Abstract In a reinforced concrete wall‐frame structure, rocking of the wall and the three‐dimensional (3‐D) effect are two important factors influencing the inelastic response of the system. Rocking of the wall about a point close to the compression edge at the wall base induces large elongation along the wall tension chord, resulting in increased rotation demand on beams framing into the wall. The wall vertical elongation also triggers the 3‐D effect, which acts back to play a stabilizing role on the rocking wall. A rational analysis of the above effects requires a realistic consideration of the wall‐neutral axis migration towards the compression side, which, however, is often ignored.

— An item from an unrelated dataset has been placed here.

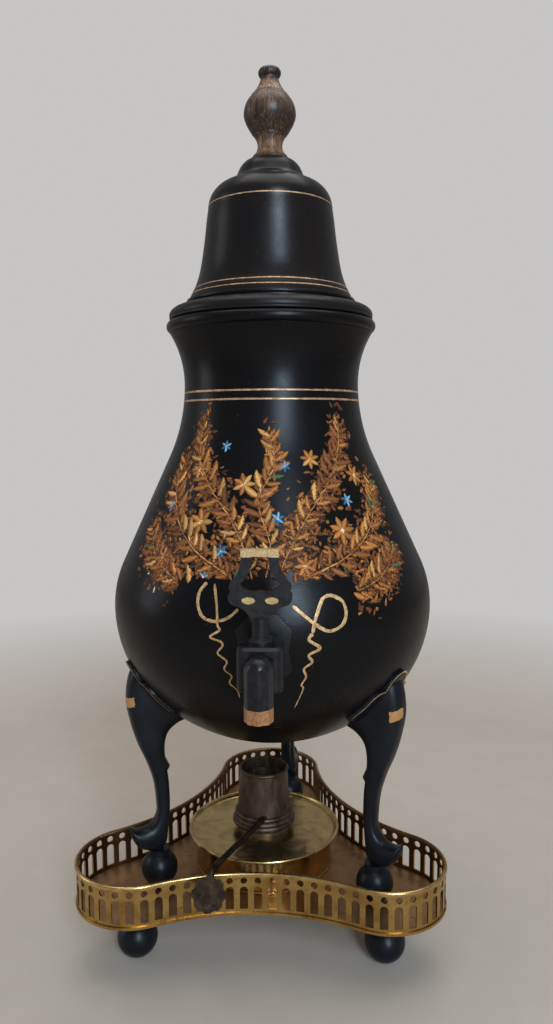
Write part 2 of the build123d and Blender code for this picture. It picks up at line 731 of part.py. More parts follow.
with BuildPart() as tap_key:
    with BuildSketch(urn_side(plug_place)):
        with BuildLine():
            Polyline(
                (0, tail_bottom),
                (tail_radius, tail_bottom),
                (tail_radius, barrel_bottom),
                (plug_bottom_radius, barrel_bottom),
                (plug_top_radius, barrel_top),
                (plug_top_radius, barrel_top + 1.0),
                (key_stem_radius, barrel_top + 2.2),
                (key_stem_radius, handle_foot),
                (0, handle_foot + 2.0),
                close=True,
            )
        make_face()
    revolve(axis=plug_axis)
    with BuildSketch(urn_side(plug_place, handle_foot)):
        with BuildLine():
            Line((0, -1.5), (key_stem_radius, -1.5))
            ThreePointArc((key_stem_radius, -1.5), (6.4, 3.4), (10.6, 5.4))
            ThreePointArc((10.6, 5.4), (12.9, 8.2), (11.8, 11.2))
            ThreePointArc((11.8, 11.2), (12.5, 12.8), (11.9, 14.6))
            ThreePointArc((11.9, 14.6), (8.8, 18.8), (7.6, key_arm_high - 4.8))
            Line((7.6, key_arm_high - 4.8), (7.6, key_arm_high))
            Line((7.6, key_arm_high), (0, key_arm_high))
            Line((0, key_arm_high), (0, -1.5))
        make_face()
        with BuildLine():
            Line((0, key_arm_high - 2.9), (3.5, key_arm_high - 2.9))
            Line((3.5, key_arm_high - 2.9), (3.7, 21.6))
            ThreePointArc((3.7, 21.6), (5.2, 17.6), (8.3, 14.0))
            ThreePointArc((8.3, 14.0), (4.6, 11.2), (0, 11.4))
            Line((0, 11.4), (0, key_arm_high - 2.9))
        make_face(mode=Mode.SUBTRACT)
        mirror(about=Plane.YZ)
    extrude(amount=key_thick / 2, both=True)
    for face in (1, -1):
        with BuildSketch(urn_side(plug_place + face * key_thick / 2, handle_foot)):
            with Locations((-4.7, 7.4), (4.7, 7.4)):
                Ellipse(2.8, 1.5)
        extrude(amount=-face * eye_deep, mode=Mode.SUBTRACT)
    with BuildSketch(upright((urn_x, urn_y - plug_place), tap_height, 0)):
        Circle(waterway_radius)
    extrude(amount=plug_top_radius, both=True, mode=Mode.SUBTRACT)
tap_key.part.label = "tap_key"
export_step(tap_key.part, "parts/tap_key.step")

washer_bottom = barrel_bottom - rest_gap - washer_thick
with BuildPart() as plug_washer:
    with BuildSketch(Plane(origin=(urn_x, urn_y - plug_place, washer_bottom))):
        Circle(plug_bottom_radius + 1.2)
        Circle(tail_radius + solder_gap, mode=Mode.SUBTRACT)
    extrude(amount=washer_thick)
plug_washer.part.label = "plug_washer"
export_step(plug_washer.part, "parts/plug_washer.step")

with BuildPart() as plug_nut:
    with BuildSketch(Plane(origin=(urn_x, urn_y - plug_place, tail_bottom + 0.4))):
        RegularPolygon(tail_radius + 1.4, 6, major_radius=False)
        Circle(tail_radius + solder_gap, mode=Mode.SUBTRACT)
    extrude(amount=washer_bottom - solder_gap - tail_bottom - 0.4)
plug_nut.part.label = "plug_nut"
export_step(plug_nut.part, "parts/plug_nut.step")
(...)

This paper aims to extend the relevant existing studies in the following three aspects: (1) the extent to which a rocking wall can affect the system behaviour; (2) the modelling of the wall‐neutral axis migration and its significance; and (3) a quantitative assessment of the 3‐D effect, particularly in terms of its role on controlling wall rocking. Results from a Code‐compatible planar wall‐frame specimen indicate that uncontrolled wall rocking could amount to causing beam–wall connection failure, leading to accelerated deterioration of the entire system. Pushover and dynamic time‐history analyses show that by incorporating wall‐neutral axis migration more satisfactory prediction of the inelastic response of the wall‐frame is produced. A systematic improvement of the wall‐frame inelastic behaviour can be achieved by involving the 3‐D effect. Copyright © 2004 John Wiley & Sons, Ltd.